The damage here however runs deeper than flight counts. Roughly 90,000 passengers transit Dubai, Doha, or Abu Dhabi daily on Emirates, Qatar Airways, and Etihad alone. With Doha still shut and connecting traffic not yet being accepted on resuming flights, the three-hub model that underpins much of Asia-Europe and Asia-US routing is functionally broken for now. War-risk insurance premiums are rising, rerouting adds fuel burn, and demand for alternative routings, such as Hong Kong–London has surged, with fares spiking on those corridors. What began as a localized airspace closure has rapidly evolved into a structural crisis, forcing a high-stakes recalibration of the global aviation maps that have relied on Gulf neutrality for decades.
The Briefing:
Himachal Pradesh's tourism department has proposed the 'SheTravel Policy 2026', targeting an increase in solo women travellers from 18% to 35% by 2028, including a safety app, certified stays, and trained safety marshals. source.
Railways Minister Ashwini Vaishnaw announced plans for 7,000 km of high-speed rail corridors by 2039–40, with PM Modi having approved seven new corridors spanning 4,000 km at an estimated investment of ₹16 lakh crore. source.
Sabre’s stock surged about 33% after the company introduced a shareholder rights plan to prevent a possible takeover following a large stake purchase by Constellation Software. source.
Visual- Stat of the Day:

Takeaway: DXB experienced a swift and dramatic operational halt, plummeting from a peak of 1,257 daily movements on February 27th to a statistical zero by March 1st following regional airspace closures. As of 4:40 pm UAE Local Time on March 4th, a coordinated recovery is underway with 210 movements, driven primarily by a surge in international repatriation and special relief flights.
AI in Travel-
Amadeus Adds SkyLink to Bring Chat-Based Booking to Corporate Travel
Use case: Amadeus has acquired AI travel startup SkyLink to let business travelers book and manage trips directly inside tools like Microsoft Teams or Slack using simple chat commands.
Risk: If AI handles bookings without strong controls, it could misinterpret requests or break company travel policies.
Action operators should test: Start with AI answering travel questions and suggesting itineraries. Expand to booking changes and full servicing only after accuracy and policy compliance are proven.

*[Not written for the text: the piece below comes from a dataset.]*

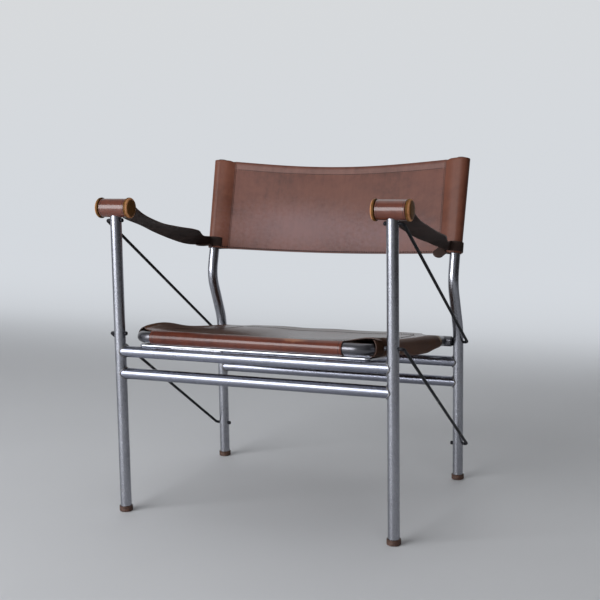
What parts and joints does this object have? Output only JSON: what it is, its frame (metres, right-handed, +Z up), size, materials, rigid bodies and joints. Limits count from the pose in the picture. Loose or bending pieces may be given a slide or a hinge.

Operator Play- Airbnb Turns the World Cup Into a Supply Engine
What they did:
Airbnb is offering $750 to new hosts in Houston who list their entire home and complete their first booking before July 31, 2026, to boost accommodation supply ahead of the FIFA World Cup.
The company expects hosts to earn around $3,000 during the tournament, while helping absorb a surge in international visitors attending matches.
Steal this: Use major events (sports, concerts, expos) as inventory triggers, incentivize suppliers early to expand supply before demand spikes.